I've phrased this question in an ELI5 manner setting the stage with a list of basic Q&A's to build the foundation, and ending with an actual question.
[Q] What is S&P 500?
[A] S&P 500 is an index tracking the top 500 US companies.
[Q] What is an index?
[A] An index is a number calculated to represent/track a certain subset of a market. A subset of a market can be - "top 1000 Asian tech companies", "top 100 EU companies", "top 10 mining companies"
[Q] Who decides which "top 500 US companies" get on the list?
[A] The S&P people come together and calculate. They calculate the market cap of each company and make a list of 500 best. A market cap is:
stock price X number of stocks.
[Q] How to you get from "top 500 market caps" to a single number?

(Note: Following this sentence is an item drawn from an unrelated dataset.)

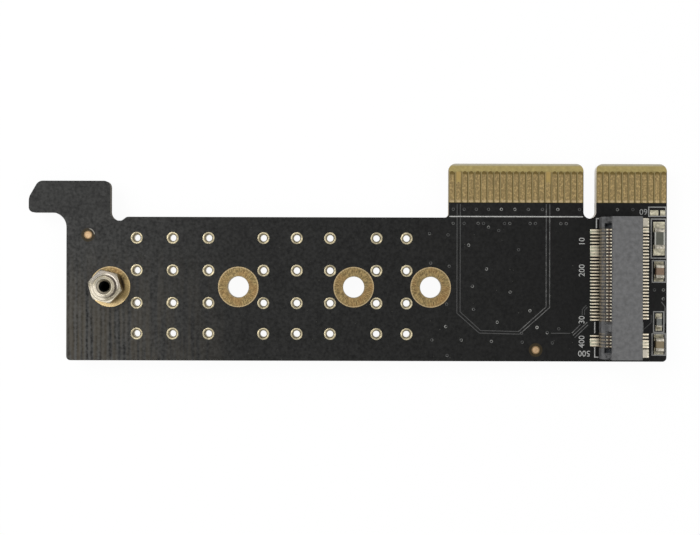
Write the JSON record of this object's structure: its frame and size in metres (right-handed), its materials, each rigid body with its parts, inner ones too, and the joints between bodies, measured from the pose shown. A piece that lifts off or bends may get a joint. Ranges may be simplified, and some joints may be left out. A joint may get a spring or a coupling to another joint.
{
  "type": "nvme adapter card",
  "caption": "Slim card with a keyed contact edge, a latch hook, a low socket for a storage module, fixing holes at the module lengths and a hex standoff.",
  "frame": {"origin": "middle of the outline, at the height of the lowest point, which is the end of the stud under the nut", "axes": "+Z out of the component side, +X along the card from the hook to the socket, +Y towards the contact edge"},
  "size_m": [0.0996, 0.0308, 0.008],
  "materials": {
    "board_coating": "black coating, satin",
    "contact_gold": "thin gold plating, satin",
    "socket_plastic": "moulded, matt",
    "spring_strip": "plated spring strip, bright",
    "tinned_tab": "tinned, satin",
    "solder": "solder, semi-bright",
    "nickel": "nickel plating, bright",
    "nut_steel": "plated steel, satin",
    "resistor_glaze": "dark glaze on pale ceramic",
    "capacitor_ceramic": "brown ceramic, satin",
    "print_white": "printed ink, matt"
  },
  "bodies": {
    "root": {"circuit_board": "board_coating", "edge_contacts_front": "contact_gold", "edge_contacts_back": "contact_gold", "fixing_pad_80": "contact_gold", "fixing_pad_60": "contact_gold", "fixing_pad_42": "contact_gold", "fixing_pad_30": "contact_gold", "plated_holes": "contact_gold", "alignment_marks": "contact_gold", "socket_housing": "socket_plastic", "socket_lower_contacts": "spring_strip", "socket_upper_contacts": "spring_strip", "socket_hold_down_upper": "tinned_tab", "socket_hold_down_lower": "tinned_tab", "socket_front_pads": "solder", "socket_rear_pads": "solder", "standoff": "nickel", "standoff_nut": "nut_steel", "link_body": "resistor_glaze", "link_terminals": "tinned_tab", "upper_capacitor_body": "capacitor_ceramic", "upper_capacitor_terminals": "tinned_tab", "resistor_body": "resistor_glaze", "resistor_terminals": "tinned_tab", "lower_capacitor_body": "capacitor_ceramic", "lower_capacitor_terminals": "tinned_tab", "chip_solder": "solder", "spare_pads": "solder", "printed_lines": "print_white"}
  },
  "joints": []
}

[A] You average it across all companies and further divide it by a divisor. The presence of the divisor is the reason the S&P 500 index isn't in dollars
[Q] How do I invest in the S&P 500?
[A] You can't. It's just a number. However you can buy shares of a fund which is following that index.
That sums up the Q&A now the questions I don't know the answer to:
- What does it mean that a fund follows an index?
- How does a fund following an index decide on the ratio of the stocks to buy?
- What happens with dividends?
- How does the fund act if the index divisor changes, or the list of companies in the index changes?